NPR's Peter Kenyon reports.
PETER KENYON: Going into this conference, there is broad agreement on two points - that finding a path out of the bloodshed and mayhem in Iraq is one of the most urgent foreign policy issues of to day, and that no such path is likely to emerge here this week. Instead, attention is focused on potential side meetings - especially one between the U.S. and Iran that may or may not happen.
Professor Joel Beinin at the American University in Cairo says even a brief meeting between U.S. and Iranian diplomats could be a big step forward.
Professor JOEL BEININ (American University, Cairo): Even if it's not an officially announced meeting, it would be the first meeting at the ministerial level between Iran and the United States since the 1979 Iranian revolution. And since there is no solution whatsoever in Iraq without the collaboration of Iran, it would be a very welcome dose of realism should such a meeting take place.
KENYON: Iran - which the U.S. charges with destabilizing Iraq through support of both Shiite and Sunni armed groups - says it's ready to talk, but not to be lectured to. U.S. officials say if Secretary of State Rice does meet with her Iranian counterpart, Manouchehr Mottaki, she will limit the discussion to Iraqi security issues and avoid the subject of Iran's nuclear program.
The two-day conference is divided between economics and trade, and politics and security. The foreign ministers are scheduled to formally launch a previously negotiated compact that the Bush administration says commits Iraq to an open way of doing business. In return, a low no-targets(ph) have been set. Some of Iraq's neighbors are expected to announce additional financial aid - primarily in the form of debt relief.
On the political front, State Department adviser David Satterfield said this week that Washington hopes Sunni Arab states will publicly disavow any support for the Sunni insurgents of either the homegrown or al-Qaida variety.
Mr. DAVID SATTERFIELD (State Department Adviser): And the message there would hopefully be violence by Sunnis - Sunni Arabs in Iraq - is literally killing the hopes in the future of Iraq-Sunni community. It doesn't have support from outside. It provides, in fact, a breeding ground - an environment conducive to the growth of other extremists like al-Qaida who threaten not just the Iraqis, but the region as a whole.

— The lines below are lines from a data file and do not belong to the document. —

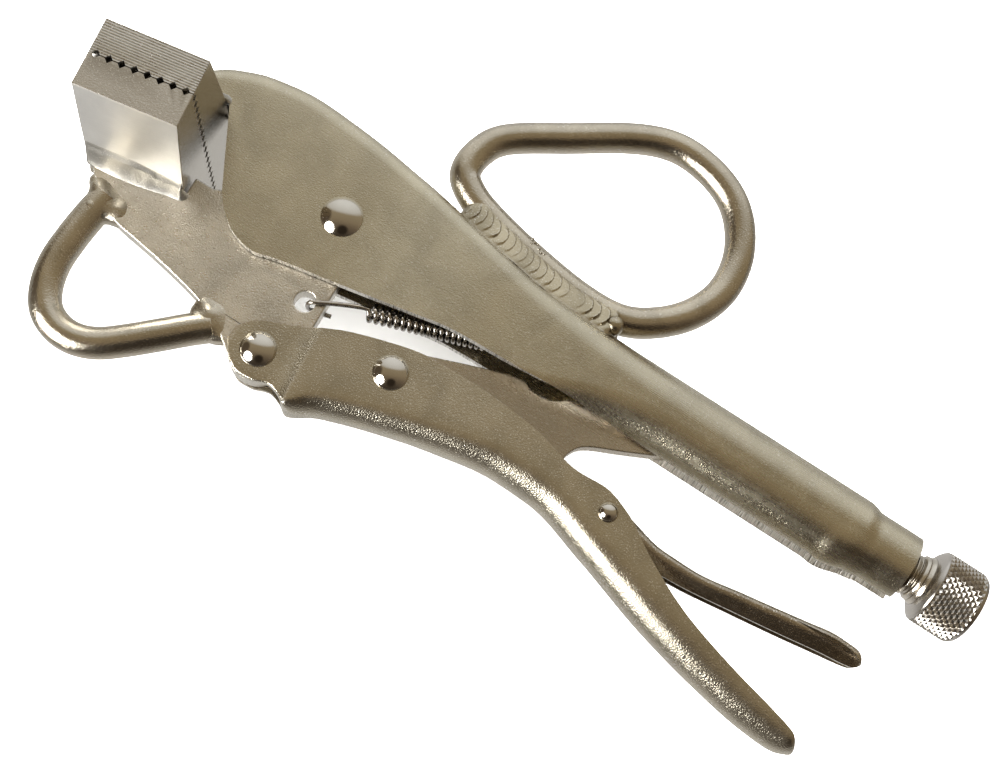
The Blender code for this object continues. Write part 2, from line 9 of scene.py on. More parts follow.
import bmesh
import bpy
from mathutils import Matrix, Vector, noise

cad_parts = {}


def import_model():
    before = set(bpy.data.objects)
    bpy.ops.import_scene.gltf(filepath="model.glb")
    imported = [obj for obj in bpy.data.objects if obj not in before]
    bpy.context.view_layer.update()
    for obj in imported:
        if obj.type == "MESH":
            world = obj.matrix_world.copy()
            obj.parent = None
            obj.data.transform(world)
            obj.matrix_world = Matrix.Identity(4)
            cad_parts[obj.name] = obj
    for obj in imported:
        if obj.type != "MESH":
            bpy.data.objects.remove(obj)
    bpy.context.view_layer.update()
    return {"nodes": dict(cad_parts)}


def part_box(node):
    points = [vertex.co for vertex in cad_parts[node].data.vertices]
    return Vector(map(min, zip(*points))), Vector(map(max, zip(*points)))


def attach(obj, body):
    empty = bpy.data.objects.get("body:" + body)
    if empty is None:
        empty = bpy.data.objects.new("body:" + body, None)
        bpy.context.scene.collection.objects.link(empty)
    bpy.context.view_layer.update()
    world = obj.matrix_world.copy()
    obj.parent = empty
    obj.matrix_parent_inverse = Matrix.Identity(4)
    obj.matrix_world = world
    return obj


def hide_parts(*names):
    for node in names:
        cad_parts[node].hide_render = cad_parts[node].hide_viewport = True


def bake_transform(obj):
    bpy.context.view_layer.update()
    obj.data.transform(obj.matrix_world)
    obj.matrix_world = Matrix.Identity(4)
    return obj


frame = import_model()

MM = 0.001
pivot_low, pivot_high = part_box("main_pivot_rivet")
PIVOT_PLACE = (pivot_low + pivot_high) / 2

SHEET = 2.2
LEVER_SHEET = 1.6
PLATE_HALF = 2.6
LINK_HALF = 2.3
BAR_RADIUS = 4.0
CLEARANCE = 0.3

# Pivots in the tool's plane, and the screw's axis
PIVOT = (0.0, 0.0)
JAW_HANDLE = (2.4, -39.0)
TOGGLE = (31.8, -26.7)
LEVER_PIVOT = (92.9, -26.8)
ANCHOR = (62.0, 1.0)
AXIS_Y = 3.0

# Jaw blocks: tips at the front, parting plane tilted, back rising to a flat middle
JAW_FRONT = (-63.0, -8.4)
JAW_ANGLE = radians(10.6)
JAW_LENGTH = 25.7
JAW_HALF_WIDTH = 33.4
JAW_TIP = {1: 9.1, -1: 8.7}
JAW_TAPER = 0.13
JAW_FLAT_HALF = 5.0
TOOTH_PITCH = 3.14
TOOTH_COUNT = 8
GROOVE_HALF = 0.92
GROOVE_DEPTH = 0.98

KNOB_START = 166.9
KNOB_LENGTH = 13.3
KNOB_RADIUS = 9.8


def world(point):
    """Tool millimetres to the shared frame in metres."""
    return PIVOT_PLACE + Vector(point) * MM


# ---- curves

def clamp(value):
    return min(1.0, max(0.0, value))


def smooth(x, start, end):
    """Ease from 0 at start to 1 at end."""
    t = clamp((x - start) / (end - start))
    return t * t * (3.0 - 2.0 * t)


def profile(points):
    """Return a function y(x) that passes through the points without overshoot."""
    xs = [p[0] for p in points]
    ys = [p[1] for p in points]
    steps = [(ys[i + 1] - ys[i]) / (xs[i + 1] - xs[i]) for i in range(len(xs) - 1)]
    slopes = [steps[0]]
    for before, after in zip(steps, steps[1:]):
        slopes.append(2.0 * before * after / (before + after) if before * after > 0.0 else 0.0)
    slopes.append(steps[-1])

    def value(x):
        i = 0
        while i < len(xs) - 2 and x > xs[i + 1]:
            i += 1
        width = xs[i + 1] - xs[i]
        t = clamp((x - xs[i]) / width)
        a = (1.0 + 2.0 * t) * (1.0 - t) ** 2 * ys[i] + t * t * (3.0 - 2.0 * t) * ys[i + 1]
        b = width * (t * (1.0 - t) ** 2 * slopes[i] - t * t * (1.0 - t) * slopes[i + 1])
        return a + b

    return value


def spline(points, per_span, closed=False):
    """Catmull-Rom curve through points of any dimension."""
    count = len(points)

    def point(i):
        return Vector(points[i % count] if closed else points[min(count - 1, max(0, i))])

    curve = []
    for i in range(count if closed else count - 1):
        p0, p1, p2, p3 = (point(i + k) for k in (-1, 0, 1, 2))
        for step in range(per_span):
            t = step / per_span
            curve.append(0.5 * (2 * p1 + (p2 - p0) * t + (2 * p0 - 5 * p1 + 4 * p2 - p3) * t * t
                                + (3 * p1 - p0 - 3 * p2 + p3) * t ** 3))
    if not closed:
        curve.append(Vector(points[-1]))
    return curve


def arc(centre, radius, start_deg, end_deg, steps):
    angles = [radians(start_deg + (end_deg - start_deg) * i / steps) for i in range(steps + 1)]
    return [(centre[0] + radius * cos(a), centre[1] + radius * sin(a)) for a in angles]


def jaw_point(along, across):
    """A point given along and across the jaws' parting plane."""
    return (JAW_FRONT[0] + along * cos(JAW_ANGLE) - across * sin(JAW_ANGLE),
            JAW_FRONT[1] + along * sin(JAW_ANGLE) + across * cos(JAW_ANGLE))


def turns(steps):
    """Even angles once around."""
    return [2.0 * pi * i / steps for i in range(steps)]


def span(start, end, step):
    """Even positions from start to end, both included, about step apart."""
    count = max(1, round(abs(end - start) / step))
    return [start + (end - start) * i / count for i in range(count + 1)]


def stations(start, *legs):
    """Even positions through legs of (end, step)."""
    places = [start]
    for end, step in legs:
        places += span(start, end, step)[1:]
        start = end
    return places


def rough(x, y, z, scale):
    """Repeatable noise, about -1 to 1."""
    return noise.noise(Vector((x * scale, y * scale, z * scale)))


# ---- materials

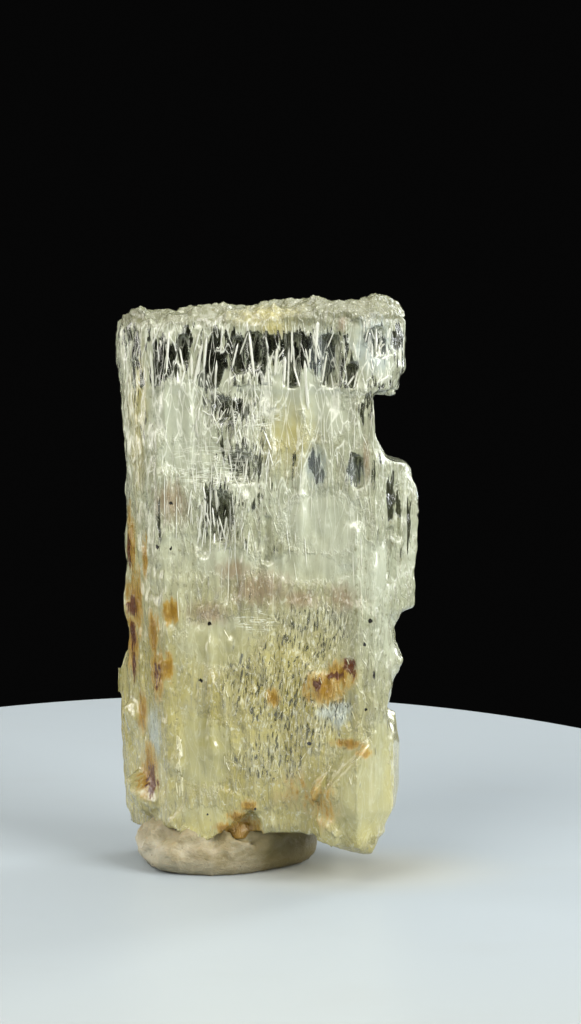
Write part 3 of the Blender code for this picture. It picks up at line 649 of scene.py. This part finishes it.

KENYON: But the distrust and skepticism of Iraq's Shiite-led government is palpable among the country's Sunni Arab neighbors. Saudi King Abdullah is said to have refused to meet with Maliki prior to this conference. Saudi analyst Halad al-Batarfi(ph) says many Arabs see Maliki's talk of reconciliation with Sunnis as an empty promise designed to conceal a deliberate campaign of revenge against Sunnis especially in Baghdad.
Mr. HALAD AL-BATARFI (Saudi Analyst): It shows that there is a plan. It's like the Serbian plans. And that's what's happening - whole areas in Baghdad now, it's having ethnic cleansing by the worse kind of atrocities and heinous crimes to force the people to leave or be killed.
KENYON: Iraqi officials and their American backers say the situation in Baghdad is improving, although the neighbors may not yet be aware of it. And Iraqis will use this meeting to make the case that they're serious about reconciliation. But Secretary of State Rice warned against overreaching expectations, telling reporters that it will take some time to overcome suspicions in the region. Meanwhile, the U.S. military announced that 4,000 more American troops are arriving in Baghdad this week.
Peter Kenyon, NPR News, Sharm el-Sheikh, Egypt.